Surprisingly, Herod told the Magi the truth, and they went to Bethlehem. Of course, he was expecting the wise men to come back and tell him who the child was and where to find him.
The second city in this tale is the little town of Bethlehem. It’s nine miles away from Jerusalem. It was a tiny community, home to peasants, farmers, shepherds. It is a small, unpretentious place. It is home to people without influence, power, or importance.
The prophet Micah tells us that the new king will be someone who cares about the people without political power. The new king will bring shalom - health, well-being, and peace to all the people.
The story of the Magi is a story that contrasts two cities and two kings. Jerusalem is the place of power and the center of commerce and religion. Bethlehem is a modest little town where poor hard-working people live.

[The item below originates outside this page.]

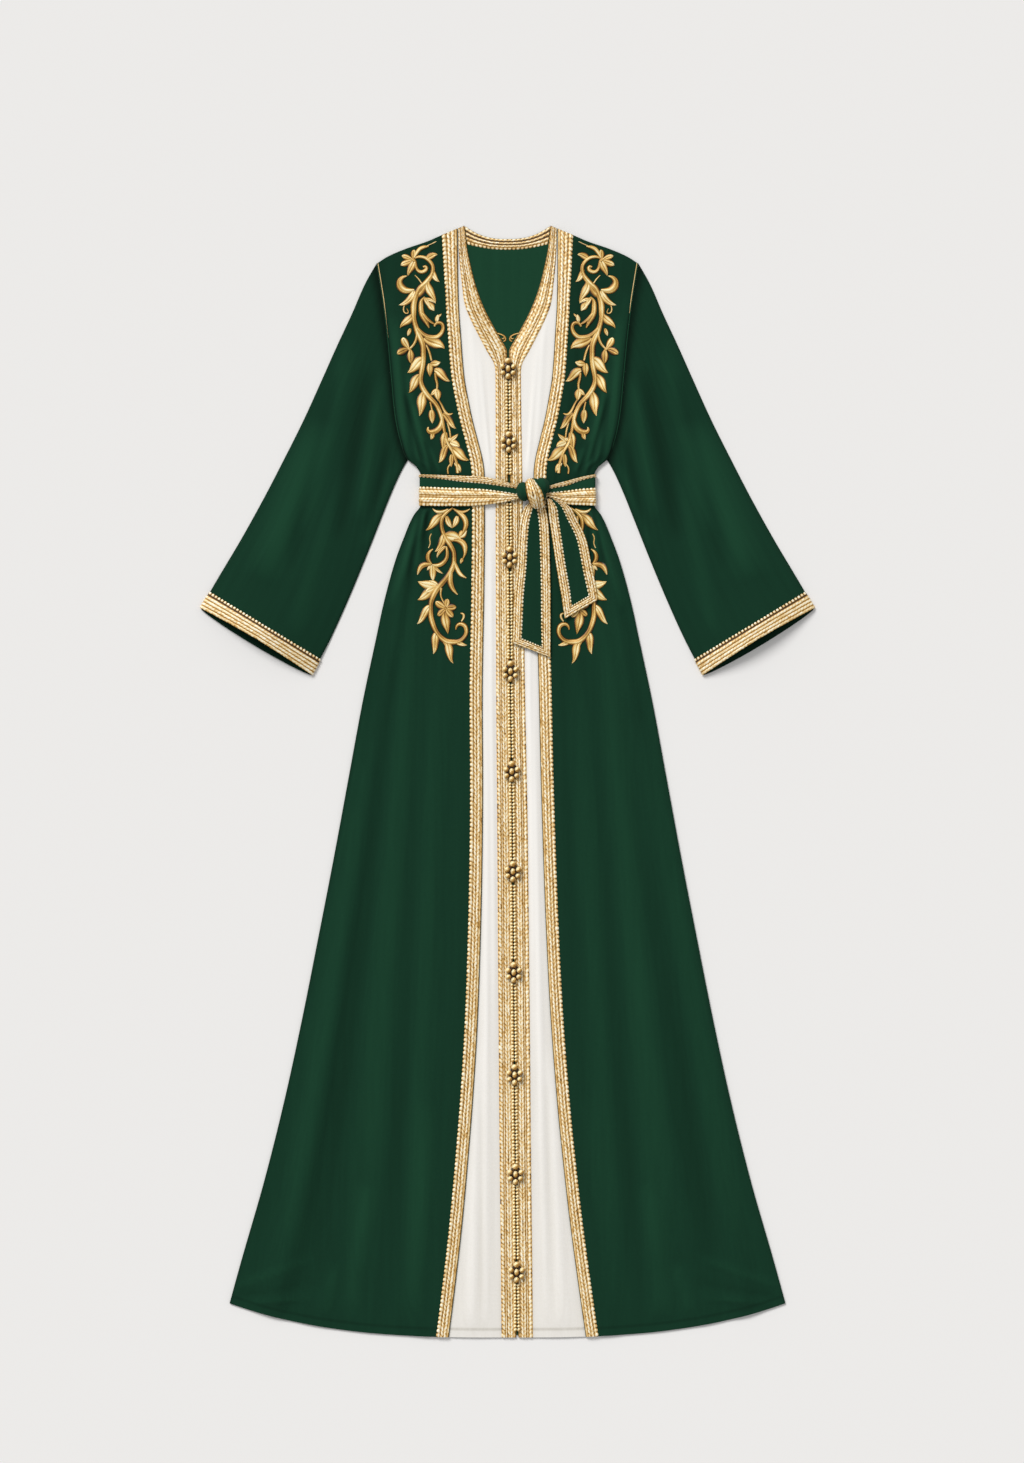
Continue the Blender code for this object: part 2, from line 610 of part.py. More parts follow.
def add_sash():
    """The sash round the waist: a strip under the back, turned at the sides and over the front."""
    turn = SASH_HALF - SASH_TURN
    front = [(row.right, row.top, row.bottom) for row in SASH_FRONT]
    back = [(right, SASH_TOP_DOWN, SASH_BOTTOM_DOWN) for right in (turn, 60, 0, -60, -turn)]

    def ring(end, inset):
        """Points round the sash at one share of its width, this far in from its outer skin."""
        points = []
        corner = SASH_HALF - inset
        z_top = SASH_FRONT_Z + SASH_WALL - inset
        z_low = inset
        rise = SASH_TURN - inset
        down = SASH_TOP_DOWN + end * (SASH_BOTTOM_DOWN - SASH_TOP_DOWN)
        for right, first, last in front:
            points.append((*place(right, first + end * (last - first)), z_top))
        points.append((*place(corner, down), z_top - rise))
        points.append((*place(corner, down), z_low + rise))
        for right, first, last in back:
            points.append((*place(right, first + end * (last - first)), z_low))
        points.append((*place(-corner, down), z_low + rise))
        points.append((*place(-corner, down), z_top - rise))
        return points

    outer = [ring(end, 0.0) for end in (0.0, 0.5, 1.0)]
    inner = [ring(end, SASH_WALL) for end in (0.0, 0.5, 1.0)]
    tube("sash", green_cloth, outer, inner)
    for name, first, last in (("upper", "top", "upper_braid"), ("lower", "lower_braid", "bottom")):
        edges = [
            [(*place(row.right, getattr(row, edge)), SASH_BRAID_Z) for row in SASH_FRONT]
            for edge in (first, last)
        ]
        sheet(f"sash_braid_{name}", gold_braid, edges, SASH_BRAID_WALL)


def ball(right, up, radii, base_z, centre_z, sides, rings):
    """Points and faces of a faceted ball, flattened where it would pass below its base."""
    points = [(right, up, centre_z + radii[2])]
    for ring in range(1, rings):
        polar = math.pi * ring / rings
        for side in range(sides):
            turn = 2 * math.pi * (side + 0.5 * (ring % 2)) / sides
            points.append((
                right + radii[0] * math.sin(polar) * math.cos(turn),
                up + radii[1] * math.sin(polar) * math.sin(turn),
                max(base_z, centre_z + radii[2] * math.cos(polar)),
            ))
    points.append((right, up, max(base_z, centre_z - radii[2])))
    last = len(points) - 1
    faces = []
    for side in range(sides):
        after = (side + 1) % sides
        faces.append((0, 1 + side, 1 + after))
        for ring in range(rings - 2):
            a, b = 1 + ring * sides + side, 1 + ring * sides + after
            c, d = a + sides, b + sides
            if ring % 2:
                faces += [(a, c, d), (a, d, b)]
            else:
                faces += [(a, c, b), (b, c, d)]
        start = 1 + (rings - 2) * sides
        faces.append((start + side, last, start + after))
    return points, faces


def joined(name, finish, shapes):
    """One body from overlapping closed shapes, by Boolean unions."""
    first, *others = [
        add_solid(f"{name}_shape_{i}", points, faces, finish)
        for i, (points, faces) in enumerate(shapes)
    ]
    for other in others:
        union = first.modifiers.new("Join", "BOOLEAN")
        union.operation = "UNION"
        union.object = other
        view = bpy.context.evaluated_depsgraph_get()
        mesh = bpy.data.meshes.new_from_object(first.evaluated_get(view))
        first.modifiers.clear()
        first.data = mesh
        bpy.data.objects.remove(other)
    first.name = name
    first.data.name = name
    return first


def add_knot():
    shapes = [
        ball(*place(lobe.right, lobe.down), (lobe.half_width, lobe.half_length, lobe.height),
             KNOT_Z, KNOT_Z + KNOT_CENTRE_UP, LOBE_SIDES, LOBE_RINGS)
        for lobe in KNOT_LOBES
    ]
    joined("sash_knot", green_cloth, shapes)


def tail_lower(rows, base):
    """Lower face of a sash tail, with columns under its two side braids."""
    grid = []
    for row in rows:
        start = np.array(place(row.left, row.left_down))
        end = np.array(place(row.right, row.right_down))
        width = np.hypot(*(end - start))
        edge = min(TAIL_BRAID_WIDTH / width, TAIL_BRAID_MOST_SHARE)
        z = base(row)
        grid.append([
            (*(start + share * (end - start)), z) for share in (0, edge, 0.5, 1 - edge, 1)
        ])
    return grid


def add_tail(name, rows, base):
    lower = tail_lower(rows, base)
    sheet(f"sash_tail_{name}", green_cloth, lower, SASH_WALL)
    raised = np.array(lower)
    raised[..., 2] += SASH_WALL + GAP
    last = len(rows) - 2
    sheet(f"sash_tail_braid_{name}", gold_braid, raised, SASH_BRAID_WALL,
          keep=lambda r, c: c in (0, 3) or r == last)


def add_buttons():
    base_half_width, base_half_length, base_height = BUTTON_BASE
    disc = [
        (base_half_width * math.cos(turn), base_half_length * math.sin(turn), 0.0)
        for turn in (2 * math.pi * k / BASE_SIDES + BASE_TURN for k in range(BASE_SIDES))
    ]
    lower = np.array(disc)
    upper = lower + np.array((0, 0, base_height))
    shapes = [walled(lower, upper, [(0, k, k + 1) for k in range(1, BASE_SIDES - 1)])]
    for row in BUTTON_BALLS:
        shapes.append(ball(row.right, row.up, (row.radius,) * 3, BALL_FOOT,
                           row.radius * BALL_CENTRE_SHARE, BALL_SIDES, BALL_RINGS))
    first = joined("button_01", gold_thread, shapes)
    for number, down in enumerate(BUTTON_DOWNS, 1):
        made = first
        if number > 1:
            made = bpy.data.objects.new(f"button_{number:02}", first.data)
            bpy.context.scene.collection.objects.link(made)
        x, y = place(straight(MIDDLE_DRIFT, "right", down), down)
        made.location = Vector((x, y, BUTTON_Z + lift(down))) * MM


def stem_shapes(wide_from, wide_to, route):
    """Four-sided pieces that follow a stem, each a little over the next."""
    route = np.array(route, float)
    directions = np.gradient(route, axis=0)
    normals = np.column_stack([-directions[:, 1], directions[:, 0]])
    normals /= np.linalg.norm(normals, axis=1)[:, None]
    halves = np.linspace(wide_from, wide_to, len(route))[:, None] / 2
    left, right = route + normals * halves, route - normals * halves
    return [
        [left[i], left[i + 1], right[i + 1], right[i]] for i in range(len(route) - 1)
    ]


def leaf_shape(leaf):
    """A pointed leaf as five points; its turn is 0 towards the middle line and 90 down."""
    turn = math.radians(leaf.turn)
    along = np.array((-math.cos(turn), math.sin(turn)))
    across = np.array((-along[1], along[0]))
    root = np.array((leaf.out, leaf.down))
    half = leaf.wide / 2
    spots = ((-0.1, -0.3), (0.4, -1.0), (1.0, 0.0), (0.45, 0.8), (-0.1, 0.3))
    return [root + along * (leaf.long * a) + across * (half * b) for a, b in spots]


def add_spray(name, side, stems, leaves, panel, outward=0.0):
    """Embroidery as one raised layer: the union of its stems and leaves, laid on the panel."""
    shapes = [piece for stem in stems for piece in stem_shapes(*stem)]
    shapes += [leaf_shape(leaf) for leaf in leaves]
    points, polygons = [], []
    for shape in shapes:
        plan = [
            place(straight(MIDDLE_DRIFT, "right", down) + side * (out + outward), down)
            for out, down in shape
        ]
        area = sum(a[0] * b[1] - b[0] * a[1] for a, b in zip(plan, plan[1:] + plan[:1]))
        start = len(points)
        points += [Vector(p) for p in (plan if area > 0 else plan[::-1])]
        polygons.append(list(range(start, len(points))))
    flat, _, triangles, *_ = delaunay_2d_cdt(points, [], polygons, 1, SAME_POINT)
    tree = BVHTree.FromPolygons(
        [vertex.co / MM for vertex in panel.data.vertices],
        [tuple(face.vertices) for face in panel.data.polygons],
    )

    def panel_height(x, y):
        return tree.ray_cast(Vector((x, y, ABOVE_ALL)), Vector((0, 0, -1)))[0].z

    lower = np.array([(p.x, p.y, panel_height(p.x, p.y) + SPRAY_GAP) for p in flat])
    for triangle in triangles:
        corners = list(triangle)
        for shares in SETTLE_SHARES:
            x, y, z = np.array(shares) @ lower[corners]
            lower[corners, 2] += max(0.0, panel_height(x, y) + SPRAY_LEAST_GAP - z)
    upper = lower + np.array((0, 0, SPRAY_WALL))
    solid = walled(lower, upper, [tuple(face) for face in triangles])
    add_solid(name, *solid, gold_thread)


def main():
    for old in list(bpy.data.objects):
        bpy.data.objects.remove(old)
    add_back()
    add_neck_band()
    for side, name in ((-1, "left"), (1, "right")):
        panel = add_front_half(side, name)
        add_sleeve(side, name)
        add_spray(f"spray_upper_{name}", side, UPPER_STEMS, UPPER_LEAVES, panel)
        outward = LOWER_RIGHT_OUTWARD if side > 0 else 0.0
        add_spray(f"spray_lower_{name}", side, LOWER_STEMS, LOWER_LEAVES, panel, outward)
    add_sash()
    add_knot()
    add_tail("long", LONG_TAIL, lambda row: TAIL_Z + lift(row.left_down))
    add_tail("short", SHORT_TAIL, lambda row: KNOT_Z + row.z)
    add_buttons()


main()
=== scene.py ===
"""Looks of a dark green kaftan laid flat: crepe, gold braid, satin-stitch sprays and a tied sash.

Sizes are in millimetres and become metres where a mesh is made. "Down" is measured from the neck
points towards the hem, "out" from the middle line, and "right" is +X. The cut repeats the CAD's.
"""

import math
from collections import namedtuple

import bpy
import numpy as np
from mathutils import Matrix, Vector
from mathutils.bvhtree import BVHTree


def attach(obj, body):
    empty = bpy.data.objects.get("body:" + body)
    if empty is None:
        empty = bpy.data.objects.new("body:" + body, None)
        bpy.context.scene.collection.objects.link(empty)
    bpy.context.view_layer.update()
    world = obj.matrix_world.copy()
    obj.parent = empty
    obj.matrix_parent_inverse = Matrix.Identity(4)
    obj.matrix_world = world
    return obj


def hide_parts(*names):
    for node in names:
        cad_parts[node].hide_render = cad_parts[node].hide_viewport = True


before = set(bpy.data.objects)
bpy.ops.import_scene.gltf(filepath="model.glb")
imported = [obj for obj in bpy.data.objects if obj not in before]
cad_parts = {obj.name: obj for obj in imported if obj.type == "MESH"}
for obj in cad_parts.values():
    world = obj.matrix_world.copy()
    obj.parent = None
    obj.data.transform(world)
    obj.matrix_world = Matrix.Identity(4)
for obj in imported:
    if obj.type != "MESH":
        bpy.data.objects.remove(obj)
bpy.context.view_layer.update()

MM = 0.001
SHARP_ANGLE = math.radians(60)

# Cut of the garment, in the CAD's own sizes
LENGTH = 1500.0
UNDERARM_DOWN = 316.0
NECK_HALF = 58.0
BACK_NECK_DIP = 18.0
BACK_NECK_POWER = 2.5
SHOULDER_FADE_POWER = 1.5
HEM_HALF = 375.0
HEM_RISE = 46.0
HEM_POWER = 2.9
HEM_CURVE_FROM = 1150.0
BACK_HEM_SHORTER = 3.0
CLOTH = 1.2
INSET_CLOTH = 1.0
SLEEVE_CLOTH = 0.9
TAIL_CLOTH = 1.3
WAIST_LIFT = 1.9
INSET_UNDERLAP = 25.0

# Heights above the surface: the upper face of each layer, and the foot of what is sewn on it
BACK_TOP = 1.2
INSET_TOP = 2.5
FRONT_OVER_INSET_TOP = 4.0
FRONT_SIDE_TOP = 2.5
FRONT_LEAST_TOP = 2.2
INNER_BRAID_FOOT = 2.7
OUTER_BRAID_FOOT = 4.2
BUTTON_FOOT = 3.9
SASH_TOP = 9.5
SASH_BRAID_FOOT = 9.6
KNOT_FOOT = 10.2
# How far a braid sinks into its cloth, and how far the back's underside is held off the floor
BRAID_SUNK = 0.15
BACK_CLEAR = 0.05

# Braids, placket knots and buttons
OUTER_BRAID_WIDTH = 16.0
OUTER_BRAID_TOP_WIDTH = 20.0
OUTER_BRAID_TOP_REACH = 90.0
BRAIDS_APART = 0.6
FRONT_INSIDE_BRAID = 0.7
PLACKET_GAP_HALF = 1.5
PLACKET_KNOTS_FROM = 206.0
PLACKET_KNOTS_END_UP = 8.0
PLACKET_KNOT_STEP = 4.6
PLACKET_KNOT_OUT = 2.3
PLACKET_KNOT_UP = 1.3
PLACKET_KNOT = (2.3, 2.5, 1.5)
BUTTON_REACH = 16.0
BUTTON_BASE = (7.5, 11.0, 1.2)

# The band inside the back neck
NECK_BAND_BELOW = 0.3
NECK_BAND_WIDTH = 14.0
NECK_BAND_CORNER = 8.0
NECK_BAND_CORNER_POWER = 3
NECK_BAND_FOOT = 1.3
NECK_BAND_INSIDE = 0.8
NECK_BAND_TAPER = 0.12

# The sash and its tails
SASH_TOP_DOWN = 336.0
SASH_BOTTOM_DOWN = 378.0
SASH_FLAT_HALF = 116.0
SASH_HALF = 118.6
SASH_UNDERSIDE = 0.1
SASH_GATHER_AT = 43.0
SASH_GATHER_REACH = 26.0
SASH_GATHERS = 5
SASH_GATHER_HIGH = 0.9
SASH_BRAID_TURN = 4.7
TAIL_BRAID_WIDTH = 12.3
TAIL_BRAID_MOST_SHARE = 0.38
TAIL_BRAID_FOOT = 1.5
TAIL_TOP = 1.4
TAIL_SWELL = 0.5

# Sleeves, cuffs and cuff bands
CUFF_BAND_WIDTH = 22.5
CUFF_BAND_OVER = 0.4
CUFF_BAND_OUTSIDE = 0.6
CUFF_BAND_HIGHER = 0.2
CUFF_BAND_UNDERSIDE = 0.9
CUFF_MOUTH = 15.0
CUFF_BACK_BULGE = 6.0
CUFF_FRONT_HOLLOW = 3.0
CUFF_LIFT = 1.5
CUFF_ROWS = 8
SLEEVE_PUFF = 3.5
SLEEVE_FLAT_HIGH = 2.5
SLEEVE_LEAST_HIGH = 2.3
SLEEVE_SIDE_ROUND = 4.0
SLEEVE_SEAM_TUCK = 0.4
SLEEVE_CREASES_IN = 20.0
SLEEVE_RUN = 420.0

# A plait stitch is really about 1.5 mm long. It is drawn at the 5 to 6 mm of its larger turns, which show.
STITCH = 5.8
SASH_STITCH = 5.0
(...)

Like the wise men, we are tempted to go to Jerusalem to look for our king. We are attracted to power. We are tempted by wealth. But the real king is nine miles away. He is in the little town. He is living among people you wouldn’t expect. He came to bring them shalom. He came to bring peace, and health, and well-being to all the people, especially the ones ignored by the rest of society.
When we make that trip to Bethlehem with the wise men, we will see the real king. We will see King Jesus, the One who did not come for earthly power, the One who did not ask for riches, the One who did not take the lives of others, but the One who gave his life for us. He is the One who has compassion on the lowly and the poor and preserves the lives of the needy. He is the king who ends oppression and violence. He is the king, not just of one nation, but of all the nations.
When we make that journey to Bethlehem with the wise men, we reject the tyrant. When we meet the real king, we are changed forever. Like the wise men, we can defy the orders of the unjust ruler and go home a different way. This epiphany, our King Jesus is the One who gives us the vision of the glory of God. Amen.